«Il mucchio selvaggio»: Volevo dipingere la luce del sole. Vita di Edward Hopper

Ilaria Floreano
2017-02-27 11:25:55
«Il mucchio selvaggio»: Volevo dipingere la luce del sole. Vita di Edward Hopper

È mattina a Cape Cod. Una donna guarda fuori dalla finestra. Forse attende qualcuno. Forse cerca d’intuire il cambiamento del tempo. Non c’è dato saperlo, ma senz’altro rivolge il capo verso il sole, attratta da una luce che sembra quasi rapirla. “La luce è un efficace mezzo per creare la struttura della realtà, una potente arma che permette all’artista di rendere la sua visione del mondo“, affermava Edward Hopper.
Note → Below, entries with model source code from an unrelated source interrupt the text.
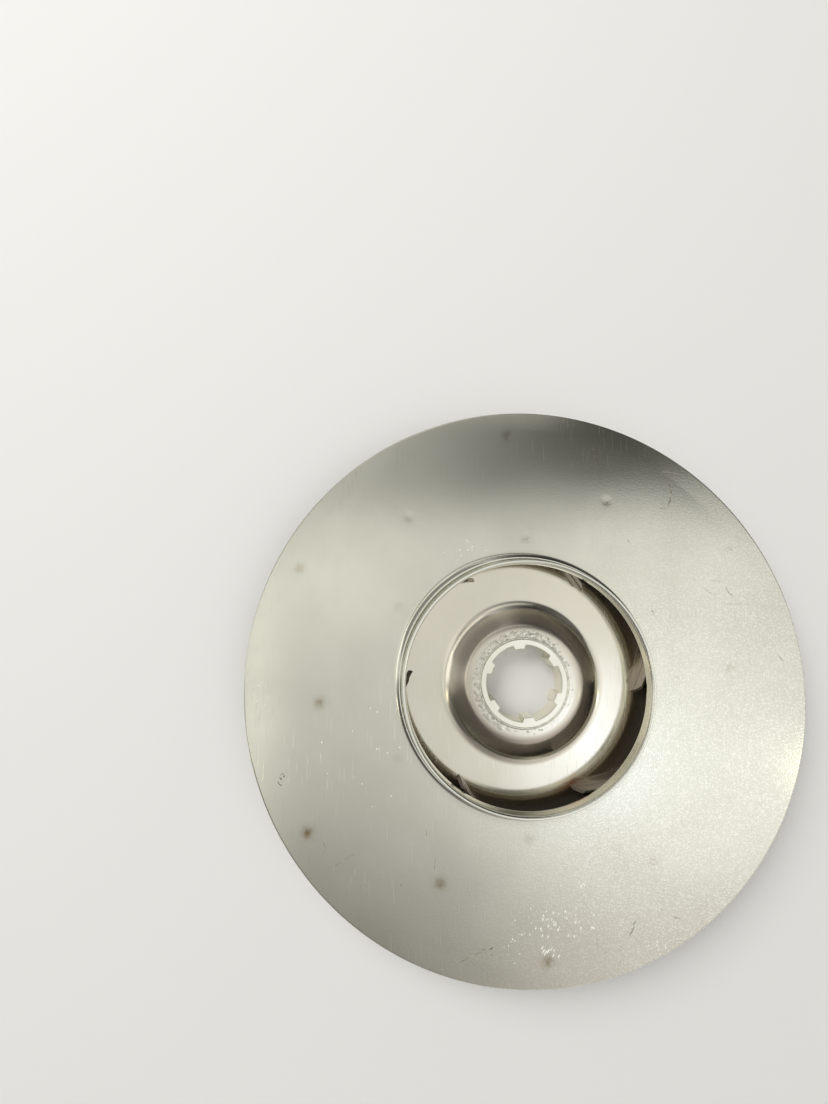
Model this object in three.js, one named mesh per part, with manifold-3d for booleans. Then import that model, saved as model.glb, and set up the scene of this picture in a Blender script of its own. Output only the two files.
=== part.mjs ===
// A closed impeller of a multistage pump, pressed and spot-welded from stainless steel sheet.
// It lies with its suction side up: millimetres, +Z up, the origin on the axis in the hub's lower end face.
import * as THREE from "three";
import { mergeVertices } from "three/addons/utils/BufferGeometryUtils.js";
import Module from "manifold-3d";

const wasm = await Module();
wasm.setup();

// Driving dimensions
const OUTER_RADIUS = 59;
const SHEET = 1;
const VANE_SHEET = 0.7;
const PASSAGE = 3.9;
const VANES = 6;

// The hub: a turned bush with a splined bore, and a collar that carries the hub plate
const BORE_RADIUS = 8.05;
const TOOTH_TIP_RADIUS = 7.15;
const TOOTH_COUNT = 6;
const TOOTH_ROOT_WIDTH = 2.6;
const TOOTH_TIP_WIDTH = 1.9;
const TOOTH_PHASE = 36;
const COLLAR_RADIUS = 11;
const SPIGOT_RADIUS = 9.3;
const HUB_LENGTH = 5.6;
const COLLAR_LENGTH = 4.1;
const HUB_REACH_BELOW = 1.6;
const SEAT_GAP = 0.3;

// The neck round the suction eye: drawing it up has thinned its wall
const NECK_INNER_RADIUS = 25.25;
const NECK_WALL = 0.85;
const NECK_RISE = 2.7;
const NECK_FILLET = 2.4;
const NECK_INNER_BEND = 1.3;

// The boss that is drawn up in the middle of the hub plate
const BOSS_TOP_RADIUS = 12.15;
const BOSS_FOOT_RADIUS = 16.6;
const BOSS_TOP_BEND = 3.6;
const BOSS_FOOT_BEND = 4.8;

// The vanes, seen from the suction side: each starts in the eye and runs outward against the turning
const VANE_START_RADIUS = 24.3;
const VANE_END_RADIUS = 58.4;
const VANE_PHASE = 54.2;
const VANE_TURN_PER_E_FOLD = 123;
const VANE_LEAD_SETBACK = 2;
const FLANGE_WIDTH = 2.2;
const FLANGE_START_RADIUS = 29;
const FLANGE_END_RADIUS = 56.9;

// How finely the round shapes are divided, and how far a cutter overhangs what it cuts
const ROUND_STEPS = 72;
const BEND_STEPS = 3;
const VANE_STEPS = 14;
const TOOTH_GAP_STEPS = 8;
const OVERHANG = 1;
const MERGE_DISTANCE = 1e-4;

// Heights that follow from them
const plateBottom = HUB_REACH_BELOW;
const plateTop = plateBottom + SHEET;
const shroudBottom = plateTop + PASSAGE;
const shroudTop = shroudBottom + SHEET;
const neckTop = shroudTop + NECK_RISE;
const seatHeight = COLLAR_LENGTH + SEAT_GAP;

const satinSteel = new THREE.MeshStandardMaterial({ color: 0xc9c4b6, roughness: 0.36, metalness: 1 });
const plateSteel = new THREE.MeshStandardMaterial({ color: 0xc6c4bd, roughness: 0.3, metalness: 1 });
const vaneSteel = new THREE.MeshStandardMaterial({ color: 0xb9b4a6, roughness: 0.4, metalness: 1 });
const turnedSteel = new THREE.MeshStandardMaterial({ color: 0xcfccc0, roughness: 0.45, metalness: 1 });

const degrees = (angle) => (angle * Math.PI) / 180;

// A manifold solid from a closed three.js geometry
function toSolid(geometry) {
  const bare = geometry.clone();
  bare.deleteAttribute("normal");
  bare.deleteAttribute("uv");
  const merged = mergeVertices(bare, MERGE_DISTANCE);
  return new wasm.Manifold(
    new wasm.Mesh({
      numProp: 3,
      vertProperties: Float32Array.from(merged.attributes.position.array),
      triVerts: Uint32Array.from(merged.index.array),
    }),
  );
}

function toGeometry(solid) {
  const mesh = solid.getMesh();
  const geometry = new THREE.BufferGeometry();
  geometry.setAttribute("position", new THREE.BufferAttribute(Float32Array.from(mesh.vertProperties), 3));
  geometry.setIndex(new THREE.BufferAttribute(Uint32Array.from(mesh.triVerts), 1));
  geometry.computeVertexNormals();
  return geometry;
}

// Points of an arc in the (radius, height) plane, from one angle to another
function arc(centreRadius, centreHeight, radius, from, to, steps = BEND_STEPS) {
  return Array.from({ length: steps + 1 }, (_, i) => {
    const angle = degrees(from + ((to - from) * i) / steps);
    return new THREE.Vector2(centreRadius + radius * Math.cos(angle), centreHeight + radius * Math.sin(angle));
  });
}

// A turned or spun solid about Z from a profile of (radius, height) points, listed anticlockwise
function revolve(profile) {
  const geometry = new THREE.LatheGeometry([...profile, profile[0]], ROUND_STEPS);
  geometry.rotateX(Math.PI / 2);
  return geometry;
}

function frontShroud() {
  const neckOuter = NECK_INNER_RADIUS + NECK_WALL;
  const profile = [
    new THREE.Vector2(OUTER_RADIUS, shroudBottom),
    new THREE.Vector2(OUTER_RADIUS, shroudTop),
    ...arc(neckOuter + NECK_FILLET, shroudTop + NECK_FILLET, NECK_FILLET, 270, 180),
    new THREE.Vector2(neckOuter, neckTop),
    new THREE.Vector2(NECK_INNER_RADIUS, neckTop),
    ...arc(NECK_INNER_RADIUS + NECK_INNER_BEND, shroudBottom + NECK_INNER_BEND, NECK_INNER_BEND, 180, 270),
  ];
  return revolve(profile);
}

// The hub plate is flat outside and rises in a cone to the ring that is welded to the hub
function hubPlate() {
  const inner = SPIGOT_RADIUS + SEAT_GAP;
  const topHeight = seatHeight + SHEET;
  const rise = topHeight - plateTop;
  const slope = Math.atan2(rise, BOSS_FOOT_RADIUS - BOSS_TOP_RADIUS);
  const slopeDegrees = (slope * 180) / Math.PI;
  const topCentre = [BOSS_TOP_RADIUS - BOSS_TOP_BEND * Math.tan(slope / 2), topHeight - BOSS_TOP_BEND];
  const footCentre = [BOSS_FOOT_RADIUS + BOSS_FOOT_BEND * Math.tan(slope / 2), plateTop + BOSS_FOOT_BEND];
  const profile = [
    new THREE.Vector2(OUTER_RADIUS, plateBottom),
    new THREE.Vector2(OUTER_RADIUS, plateTop),
    ...arc(footCentre[0], footCentre[1], BOSS_FOOT_BEND, 270, 270 - slopeDegrees),
    ...arc(topCentre[0], topCentre[1], BOSS_TOP_BEND, 90 - slopeDegrees, 90),
    new THREE.Vector2(inner, topHeight),
    new THREE.Vector2(inner, seatHeight),
    ...arc(topCentre[0], topCentre[1], BOSS_TOP_BEND - SHEET, 90, 90 - slopeDegrees),
    ...arc(footCentre[0], footCentre[1], BOSS_FOOT_BEND + SHEET, 270 - slopeDegrees, 270),
  ];
  return revolve(profile);
}

// The outline of the splined hole: a circle with teeth that stand inward
function splineOutline() {
  const points = [];
  const rootHalf = Math.asin(TOOTH_ROOT_WIDTH / 2 / BORE_RADIUS);
  const tipHalf = Math.asin(TOOTH_TIP_WIDTH / 2 / TOOTH_TIP_RADIUS);
  const pitch = (2 * Math.PI) / TOOTH_COUNT;
  for (let tooth = 0; tooth < TOOTH_COUNT; tooth++) {
    const middle = degrees(TOOTH_PHASE) + tooth * pitch;
    points.push([BORE_RADIUS, middle - rootHalf]);
    points.push([TOOTH_TIP_RADIUS, middle - tipHalf]);
    points.push([TOOTH_TIP_RADIUS, middle + tipHalf]);
    for (let i = 0; i < TOOTH_GAP_STEPS; i++) {
      points.push([BORE_RADIUS, middle + rootHalf + ((pitch - 2 * rootHalf) * i) / TOOTH_GAP_STEPS]);
    }
  }
  return points.map(([radius, angle]) => new THREE.Vector2(radius * Math.cos(angle), radius * Math.sin(angle)));
}

function hub() {
  const blank = revolve([
    new THREE.Vector2(0, 0),
    new THREE.Vector2(COLLAR_RADIUS, 0),
    new THREE.Vector2(COLLAR_RADIUS, COLLAR_LENGTH),
    new THREE.Vector2(SPIGOT_RADIUS, COLLAR_LENGTH),
    new THREE.Vector2(SPIGOT_RADIUS, HUB_LENGTH),
    new THREE.Vector2(0, HUB_LENGTH),
  ]);
  const cutter = new THREE.ExtrudeGeometry(new THREE.Shape(splineOutline()), {
    depth: HUB_LENGTH + 2 * OVERHANG,
    bevelEnabled: false,
  });
  cutter.translate(0, 0, -OVERHANG);
  return toGeometry(toSolid(blank).subtract(toSolid(cutter)));
}

// The vane's line is a logarithmic spiral: it turns by the same angle each time the radius grows e-fold
function vanePoint(radius, offset) {
  const turn = degrees(VANE_TURN_PER_E_FOLD);
  const angle = turn * Math.log(radius / VANE_START_RADIUS);
  const along = new THREE.Vector2(1 / turn, 1).normalize().rotateAround(new THREE.Vector2(), angle);
  const side = new THREE.Vector2(-along.y, along.x);
  return new THREE.Vector2(Math.cos(angle), Math.sin(angle)).multiplyScalar(radius).addScaledVector(side, offset);
}

// A strip that follows the spiral between two offsets, lying between two heights
function vaneStrip(fromRadius, toRadius, innerOffset, outerOffset, low, high) {
  const radii = Array.from({ length: VANE_STEPS + 1 }, (_, i) =>
    fromRadius * Math.pow(toRadius / fromRadius, i / VANE_STEPS));
  const outline = [
    ...radii.map((radius) => vanePoint(radius, innerOffset)),
    ...radii.reverse().map((radius) => vanePoint(radius, outerOffset)),
  ];
  const geometry = new THREE.ExtrudeGeometry(new THREE.Shape(outline), { depth: high - low, bevelEnabled: false });
  geometry.translate(0, 0, low);
  return geometry;
}

// The block that trims a web's start to its slanted leading edge: the edge leans back on its way up
function leadTrimmer() {
  const reach = 2 * PASSAGE;
  const block = new THREE.BoxGeometry(reach, reach, 2 * reach);
  block.translate(0, -reach / 2, 0);
  block.rotateX(-Math.atan2(VANE_LEAD_SETBACK, PASSAGE));
  block.rotateZ(Math.atan(degrees(VANE_TURN_PER_E_FOLD)) - Math.PI / 2);
  block.translate(VANE_START_RADIUS, 0, plateTop);
  return block;
}

// Each vane is a channel: a web across the passage and a flange welded to each plate
function vane() {
  const half = VANE_SHEET / 2;
  const web = vaneStrip(VANE_START_RADIUS - OVERHANG, VANE_END_RADIUS, -half, half, plateTop, shroudBottom);
  const [lower, upper] = [plateTop, shroudBottom - VANE_SHEET].map((low) =>
    vaneStrip(FLANGE_START_RADIUS, FLANGE_END_RADIUS, -half, FLANGE_WIDTH, low, low + VANE_SHEET));
  const trimmed = toSolid(web).subtract(toSolid(leadTrimmer()));
  return toGeometry(trimmed.add(toSolid(lower)).add(toSolid(upper)));
}

function part(name, geometry, material) {
  const mesh = new THREE.Mesh(geometry, material);
  mesh.name = name;
  return mesh;
}

const impeller = new THREE.Group();
impeller.add(part("front_shroud", frontShroud(), satinSteel));
impeller.add(part("hub_plate", hubPlate(), plateSteel));
impeller.add(part("splined_hub", hub(), turnedSteel));
for (let i = 0; i < VANES; i++) {
  const blade = part("vane_" + (i + 1), vane(), vaneSteel);
  blade.rotation.z = degrees(VANE_PHASE + (360 * i) / VANES);
  impeller.add(blade);
}

export default impeller;
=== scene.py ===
"""Looks of a pump impeller, pressed and spot-welded from stainless sheet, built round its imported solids."""

import logging
import math
from dataclasses import dataclass
from enum import Enum

import bpy
import numpy as np
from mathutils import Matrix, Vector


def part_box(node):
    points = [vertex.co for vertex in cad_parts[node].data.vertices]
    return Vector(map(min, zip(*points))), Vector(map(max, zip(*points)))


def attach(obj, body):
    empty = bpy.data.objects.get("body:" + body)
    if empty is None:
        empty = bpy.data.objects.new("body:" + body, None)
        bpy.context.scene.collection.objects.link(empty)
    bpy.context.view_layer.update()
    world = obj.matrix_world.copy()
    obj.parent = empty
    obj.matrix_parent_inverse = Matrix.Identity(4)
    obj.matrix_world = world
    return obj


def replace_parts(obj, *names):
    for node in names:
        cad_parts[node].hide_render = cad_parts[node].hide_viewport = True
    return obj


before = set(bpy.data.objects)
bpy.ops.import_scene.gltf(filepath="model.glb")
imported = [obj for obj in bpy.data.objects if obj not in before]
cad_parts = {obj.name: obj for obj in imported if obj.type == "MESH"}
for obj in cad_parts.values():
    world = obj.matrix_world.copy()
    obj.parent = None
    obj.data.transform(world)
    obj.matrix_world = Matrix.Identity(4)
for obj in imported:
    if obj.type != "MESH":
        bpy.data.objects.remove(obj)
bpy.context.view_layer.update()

log = logging.getLogger("impeller")

Array = np.ndarray
Tree, Node, Socket = bpy.types.NodeTree, bpy.types.Node, bpy.types.NodeSocket

MM = 0.001

# The photograph's frame, its focal length in its own pixels, and the camera's place over the impeller
PHOTO_HEIGHT_PX = 1104
FOCAL_LENGTH_PX = 500
SENSOR_MM = 36
CAMERA_PLACE_MM = (-24.9, 16.4, 114.3)
CAMERA_TILT_DEG = (6.15, -0.72, 0.0)

# Sizes in millimetres and turns in degrees, as the solids have them
SHEET = 1.0
VANE_SHEET = 0.7
NECK_INNER_RADIUS = 25.25
NECK_WALL = 0.85
NECK_FILLET = 2.4
NECK_INNER_BEND = 1.3
BOSS_TOP_RADIUS = 12.15
BOSS_FOOT_RADIUS = 16.6
BOSS_FOOT_BEND = 4.8
BORE_RADIUS = 8.05
TOOTH_TIP_RADIUS = 7.15
TOOTH_ROOT_WIDTH = 2.6
TOOTH_TIP_WIDTH = 1.9
TOOTH_COUNT = 6
TOOTH_PHASE_DEG = 36.0
SPIGOT_RADIUS = 9.3
COLLAR_LENGTH = 4.1
PLATE_INNER_RADIUS = 9.6
VANE_COUNT = 6
VANE_PITCH_DEG = 360 / VANE_COUNT
VANE_PHASE_DEG = 54.2
VANE_START_RADIUS = 24.3
VANE_END_RADIUS = 58.4
VANE_TURN_PER_E_FOLD_DEG = 123.0
VANE_LEAD_SETBACK = 2.0
FLANGE_WIDTH = 2.2
FLANGE_START_RADIUS = 29.0

# Finer sizes that the solids leave out: the boss's edge in two radii, and the rounding of the cut edges
BOSS_SHOULDER_BEND = 8.5
BOSS_SHOULDER_TURN_DEG = 10.0
BOSS_TOP_BEND = 2.5
CUT_EDGE_ROUNDING = 0.12
RIM_EDGE_ROUNDING = 0.3
NECK_EDGE_ROUNDING = 0.12
NECK_LIP_ROUNDING = 0.55

# How close grid lines may come to each other, and how close one follows an edge, in millimetres
LEAST_STEP = 0.02
EDGE_SUPPORT = 0.1
CORNER_STEPS = 5

# A wave texture of scale one has a crest every 0.314 units
WAVE_SPACING = 0.314


def linear_colour(hex_colour: str) -> tuple[float, float, float, float]:
    """Turns an sRGB hex colour into linear light.

    Args:
        hex_colour: six hex digits.

    Returns:
        Linear red, green, blue and an alpha of one.
    """
    srgb = [int(hex_colour[i:i + 2], 16) / 255 for i in (0, 2, 4)]
    red, green, blue = [c / 12.92 if c <= 0.04045 else ((c + 0.055) / 1.055) ** 2.4 for c in srgb]
    return red, green, blue, 1.0


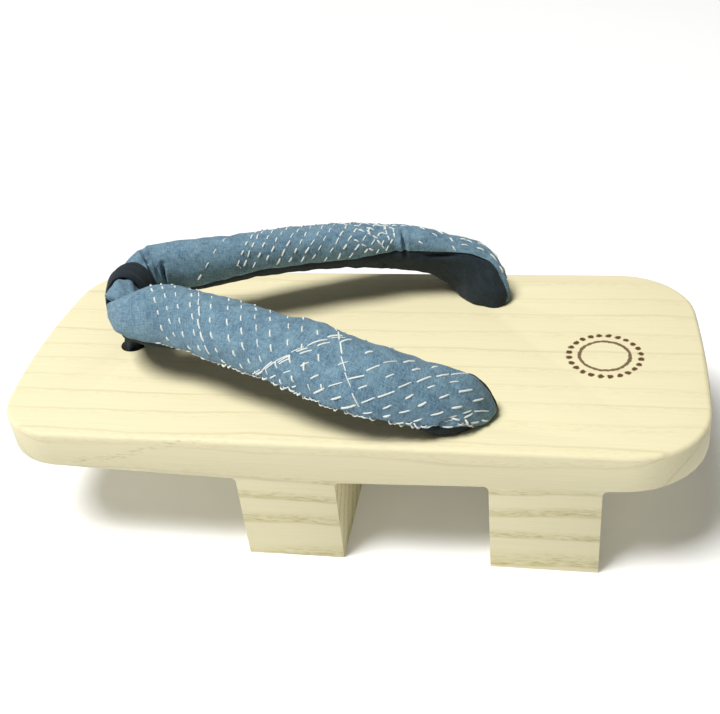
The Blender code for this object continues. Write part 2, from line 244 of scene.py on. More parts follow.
# How far the rings stray, slowly and in short waves, and how many changes fit in one metre
RING_DRIFT = 0.0125
DRIFT_SCALE = (20.0, 5.5, 34.0)
RING_WAVE = 0.0011
WAVE_SCALE = (55.0, 60.0, 55.0)
FIBRE_SCALE = (1500.0, 30.0, 1500.0)
LATE_WOOD_SCALE = (90.0, 9.0, 90.0)
PORE_SCALE = (2000.0, 300.0, 2000.0)
BAND_SCALE = (700.0, 110.0, 700.0)
PALE_WOOD = (0.80, 0.742, 0.500, 1.0)
RING_WOOD = (0.52, 0.455, 0.27, 1.0)
BAND_WOOD = (0.58, 0.53, 0.26, 1.0)
PORE_WOOD = (0.37, 0.30, 0.13, 1.0)
BURNED_WOOD = (0.12, 0.055, 0.020, 1.0)
FIBRE_SHARE = 0.10
BANDS_ON_TEETH = 0.80
PORES_ON_BOARD = 0.14
PORES_ON_TEETH = 0.50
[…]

E nel suo mondo poetico – come testimonia il dipinto Cape Cod Morning del 1950 – la luce si allontana dalla realtà visibile per assomigliare più spesso all’universo del sogno, in cui i racconti sono frammentari e le emozioni sono cristallizzate in singole immagini. Fino al mese scorso la magia di quella luce  era vicina a noi, esposta brillantemente al Complesso del Vittoriano di Roma, dove era stata allestita una mostra dedicata alla carriera del pittore statunitense, dagli anni parigini al successo americano. Un’occasione che speriamo non vi siate lasciati sfuggire, altrimenti vi resta un’altra possibilità: la lettura di Volevo dipingere la luce del sole. Il prezioso volume vi aiuterà a vedere quella luce come fosse davanti a voi, lasciandovi smarrire negli enigmi pittorici di Hopper. Potrete trovarvi il racconto dell’America delle grandi città solitarie, popolate da nomadi metropolitani che girano per diner, hotel, cinema, in cerca di qualcuno con cui finiranno per non comunicare. C’è poi l’America periferica e silenziosa di Truro: cittadina, nella penisola di Cape Cod, che il pittore elesse come studio privato e fertile fonte d’ispirazione. C’è il rapporto tra l’uomo e l’architettura. C’è la costruzione del mito americano e lo svelamento dell’esistenza come teatro. C’è il realismo che incontra la metafisica. Soprattutto, c’è un artista affascinato dal cinema – come mezzo e luogo – che con la sua opera, come nessun altro, ha influenzato la settima arte. “È come se, nei quadri di Hopper, si fosse concretizzato un sentire moderno universale“, scrive l’autrice. Lo stesso sentire di cui sono fatti quei sogni chiamati film.